Kathmandu

Police fire in air to make way for garbage trucks

By HIMALAYAN NEWS SERVICE

File - A man walking by a stinking heap of garbage near the waste dumping site in Kathmandu, on Thursday, August 11, 2022. Photo: Skanda Gautam/THT/File

KATHMANDU, AUGUST 16

Police today fired five rounds in the air and lobbed tear-gas shells to disperse protesters who hurled stones at security personnel escorting garbage trucks to the landfill site and obstructed their progress at Bancharedanda, Nuwakot.

Superintendent of Police Dinesh Raj Mainali, spokesperson for District Police Range, Kathmandu, said hundreds of rowdy locals were hurling stones at police from maize and paddy fields on either side of the road. 'We had to fire five rounds in the air to take the situation under control and push the mob back to let trucks carrying garbage from Kathmandu head to the landfill site,' he said. No one was injured in police action, he added.
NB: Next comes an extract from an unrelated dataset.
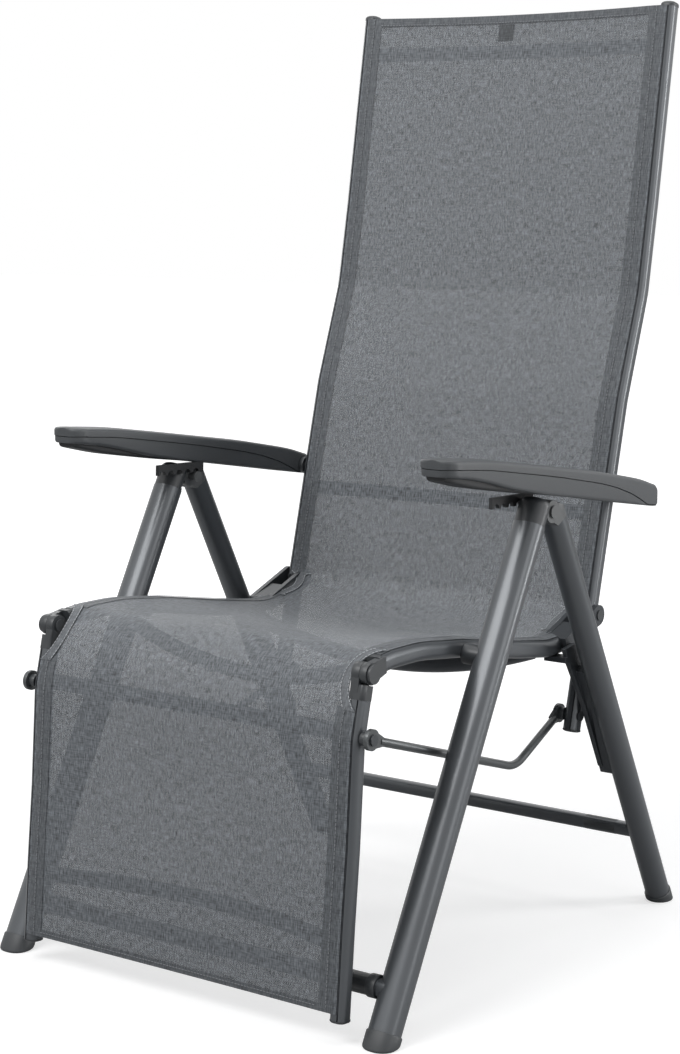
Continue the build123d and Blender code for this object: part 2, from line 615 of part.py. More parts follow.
def end_cap(end, direction, length):
    """Return a cap over the end of a left rail."""
    outline = RectangleRounded(RAIL_WIDTH, RAIL_DEPTH, RAIL_CORNER)
    plane = along_plane(RAIL_X, moved(end, direction, SNUG), direction)
    cap = extrude(plane * outline, amount=length)
    top = cap.faces().sort_by(Axis(plane.origin, plane.z_dir))[-1]
    return fillet(top.edges(), CAP_ROUND)


back_cap = end_cap(BACK_RAIL[0], unit(BACK_RAIL[1], BACK_RAIL[0]), CAP_LENGTH)
nodes["back_caps"] = Compound([back_cap, mirror(back_cap, about=Plane.YZ)])
back_plug = end_cap(BACK_RAIL[-1], unit(BACK_RAIL[-2], BACK_RAIL[-1]), PLUG_LENGTH)
nodes["back_plugs"] = Compound([back_plug, mirror(back_plug, about=Plane.YZ)])

# Footrest frame: its connector has the inner half of the barrel
shin_rail = rail(FOOTREST_RAIL, SHIN_BEND)
mirrored["footrest_rail"] = shin_rail
shin_dir = unit(FOOTREST_RAIL[0], FOOTREST_PIVOT)
shin_side = turned(shin_dir)
shin_up = unit(FOOTREST_RAIL[1], FOOTREST_RAIL[0])
shin_start = moved(FOOTREST_RAIL[0], shin_up, SNUG)
shin_neck = [
    moved(shin_start, turned(shin_up), -CONNECTOR_DEPTH / 2),
    moved(shin_start, turned(shin_up), CONNECTOR_DEPTH / 2),
    moved(FOOTREST_PIVOT, shin_side, BARREL_RADIUS - CLOTH),
    moved(FOOTREST_PIVOT, shin_side, -BARREL_RADIUS + CLOTH),
]
shin_hinge = plate(shin_neck, HINGE_INNER_X, HINGE_SPLIT_X - split_gap)
shin_hinge += pin(FOOTREST_PIVOT, HINGE_INNER_X, HINGE_SPLIT_X - split_gap, BARREL_RADIUS)
shin_foot = extrude(along_plane(RAIL_X, shin_start, shin_up)
                    * RectangleRounded(RAIL_WIDTH - CLOTH, RAIL_DEPTH - CLOTH, RAIL_CORNER),
                    amount=COLLAR_LENGTH - CLOTH)
shin_hinge += shin_foot - pin(FOOTREST_PIVOT, HINGE_SPLIT_X - split_gap, rail_outer + OVERCUT,
                              BARREL_RADIUS + SIDE_PLAY)
shin_hinge -= pin(FOOTREST_PIVOT, rail_inner - OVERCUT, rail_outer, HINGE_PIN_RADIUS + RUNNING)
mirrored["footrest_hinge"] = shin_hinge
shin_half = rail_inner
nodes["footrest_upper_bar"] = straight_bar((SHIN_UPPER_BAR[0] + BAR_BEHIND, SHIN_UPPER_BAR[1]),
                                           shin_half, BAR_RADIUS)
nodes["footrest_lower_bar"] = bowed_bar((SHIN_LOWER_BAR[0] + BAR_BEHIND, SHIN_LOWER_BAR[1]),
                                        (SHIN_LOWER_BOW, 0), BAR_RADIUS)
shin_plug = end_cap(FOOTREST_RAIL[-1], unit(FOOTREST_RAIL[-2], FOOTREST_RAIL[-1]), PLUG_LENGTH)
nodes["footrest_plugs"] = Compound([shin_plug, mirror(shin_plug, about=Plane.YZ)])

# Fabric panels
nodes["back_fabric"] = cloth((), (BACK_CLOTH_TOP,) + BACK_CLOTH_HELD, BACK_CLOTH_END, BACK_SAG)
seat_cut = Pos(FRONT_CUT_X, SEAT_CUT_Y, SEAT_PIVOT[1]) * Cylinder(FRONT_CUT_RADIUS, SEAT_PIVOT[1])
rear_cut = Pos(REAR_CUT_X, REAR_CUT_Y, SEAT_PIVOT[1]) * Cylinder(REAR_CUT_RADIUS, SEAT_PIVOT[1])
seat_fabric = cloth(SEAT_CLOTH_REAR, SEAT_CLOTH_HELD, SEAT_CLOTH_KNEE, SEAT_SAG)
for cut in (seat_cut, rear_cut):
    seat_fabric = seat_fabric - cut - mirror(cut, about=Plane.YZ)
nodes["seat_fabric"] = seat_fabric
shin_cut = Pos(FRONT_CUT_X, 0, SHIN_CUT_Z) * Rotation(90, 0, 0) * Cylinder(FRONT_CUT_RADIUS, SEAT_PIVOT[1])
shin_fabric = cloth(SHIN_CLOTH_KNEE, SHIN_CLOTH_HELD, (), SHIN_SAG)
shin_fabric = shin_fabric - shin_cut - mirror(shin_cut, about=Plane.YZ)
nodes["footrest_fabric"] = shin_fabric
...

Police used a loud-hailer to warn protesters not to obstruct movement of garbage trucks, but to no avail. Rather, the mob erupted, got violent, and attacked police to make the situation worse. It was only in the evening that trucks managed to enter the landfill site, said KMC Spokesperson Nabin Manandhar.

At least 200 security personnel were mobilised in and around the landfill site that spreads over 40 hectares, as the locals had been blocking the roads leading to the landfill site for weeks, putting forth demands backed by local leaders of ruling alliance. One of their key demands being the government develop a buffer zone at the landfill site by acquiring their land.

The landfill site at Bancharedanda was recently brought into operation after the Sisdol-based site reached its full capacity. Waste generated in 18 municipalities of the valley except Bhaktapur is disposed of in the new landfill site. More than 300 trucks are needed daily to transport the valley's waste to the landfill site. Not even half of them are reaching the site due to ongoing protests.

Mayor of Kathmandu Metropolitan City Balendra Shah blamed the worsening situation on local leaders of ruling parties, including the Nepali Congress, the CPN-Maoist Centre, and the CPN (Unified Socialist). 'Even local leaders of the CPN-UML and the RPP have been colluding with protesters to aggravate waste management and render the newly-constructed landfill site useless,' he alleged. He said waste management infrastructure worth Rs 5 billion was not being put to optimum use, leading to accumulation of heaps of garbage on roadsides across the valley and raising fears of disease outbreak.

A version of this article appears in the print on August 17, 2022 of The Himalayan Times.